VW Pampero or Blizzard instead of Golf?

For the EA 337 project, which became the first VW Golf, there were a few names to choose from during the development phase. "Blizzard" failed because of a ski manufacturer, and "Caribe" was also reportedly under discussion. 

Russell Hayes notes in his "VW Golf Story" that, according to a conversation note from September 1973, the name "Pampero" was being considered for the world market and "Rabbit" for the US market. "Pampero" is the name of a South American winter wind, so it could have fitted into the Passat and Scirocco's range of winds. The name "Rabbit" was in fact later used to designate the American Golf.

Volkswagen Golf 1st generation

VW Golf I and the EA 337 prototype (left).

Jens Meyer goes into more detail in his book about the VW Golf I ("VW Golf 1 - All about Wolfsburg's automotive legend"), which is well worth reading.
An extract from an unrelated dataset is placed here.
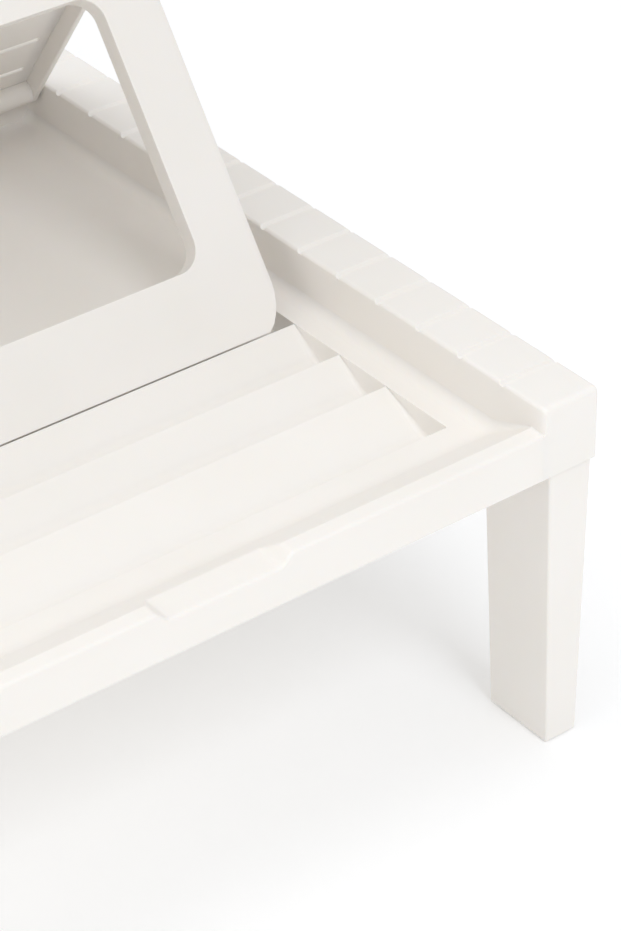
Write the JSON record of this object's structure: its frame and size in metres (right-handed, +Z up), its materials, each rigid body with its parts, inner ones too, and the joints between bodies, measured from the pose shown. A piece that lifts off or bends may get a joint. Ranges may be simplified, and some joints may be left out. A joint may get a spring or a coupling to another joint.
{
  "type": "reclining sun lounger",
  "caption": "White moulded garden lounger: slatted deck on tapered legs, backrest that lifts on a prop frame standing in a sawtooth rack.",
  "frame": {"origin": "on the ground, under the middle of the lounger's frame", "axes": "+X along the length to the head end, +Y across to the right-hand rail, +Z up"},
  "size_m": [1.898, 0.684, 0.866],
  "materials": {
    "moulded_white": "satin moulded polypropylene",
    "pin_steel": "plain stainless pins and screws",
    "glide_rubber": "dark matt rubber"
  },
  "bodies": {
    "frame": {"side_rail_right": "moulded_white", "side_rail_left": "moulded_white", "head_rail": "moulded_white", "foot_rail": "moulded_white", "back_tray": "moulded_white", "seat_deck": "moulded_white", "leg_head_right": "moulded_white", "leg_head_left": "moulded_white", "leg_foot_right": "moulded_white", "leg_foot_left": "moulded_white", "leg_screws": "pin_steel", "glide_head_right": "glide_rubber", "glide_head_left": "glide_rubber", "glide_foot_right": "glide_rubber", "glide_foot_left": "glide_rubber", "hinge_pin_right": "pin_steel", "hinge_pin_left": "pin_steel"},
    "backrest": {"backrest": "moulded_white", "prop_pin_right": "pin_steel", "prop_pin_left": "pin_steel"},
    "prop": {"prop_frame": "moulded_white"}
  },
  "joints": [
    {"name": "backrest_recline", "type": "hinge", "parent": "frame", "child": "backrest", "pos_m": [0.263, 0, 0.31325], "axis": [0, 1, 0], "range_deg": [0, 53]},
    {"name": "prop_swing", "type": "hinge", "parent": "backrest", "child": "prop", "pos_m": [0.47045, 0, 0.55323], "axis": [0, -1, 0], "range_deg": [0, 110.4]}
  ],
  "couplings": [
    {"joint": "prop_swing", "follows": "backrest_recline", "ratio": 2.083}
  ]
}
The board agreed that numbers were not an option. As a result, the marketing department was called in and their heads were spinning with suggestions for sports, music and even gemstone names.

At the beginning of September 1973, 'Scirocco' was still being thought of for the EA 337; its sporty sibling would then simply be called the Scirocco Coupé. In any case, production of the preliminary series began in January 1974. In October 1973, the Board of Directors finally decided "Golf" for the 3.70 metre long compact car and "Scirocco" for the coupé. But where did the name Golf come from?

Hans-Joachim Zimmermann, the buyer in charge under Horst Münzner and Ignacio Lopez from 1965 to 1995, revealed the solution to the riddle during a visit to the Volkswagen factory museum in 2014: his Hanoverian horse named Golf, which he had had for a long time. The former president of the Wolfsburg Riding and Driving Club had used it successfully on several occasions and was expressly praised by Horst Münzner in the summer of 1973.

A few days after this conversation at the riding school, the management showed their employee one of the brand new compact prototypes - with the GOLF letter combination on the back.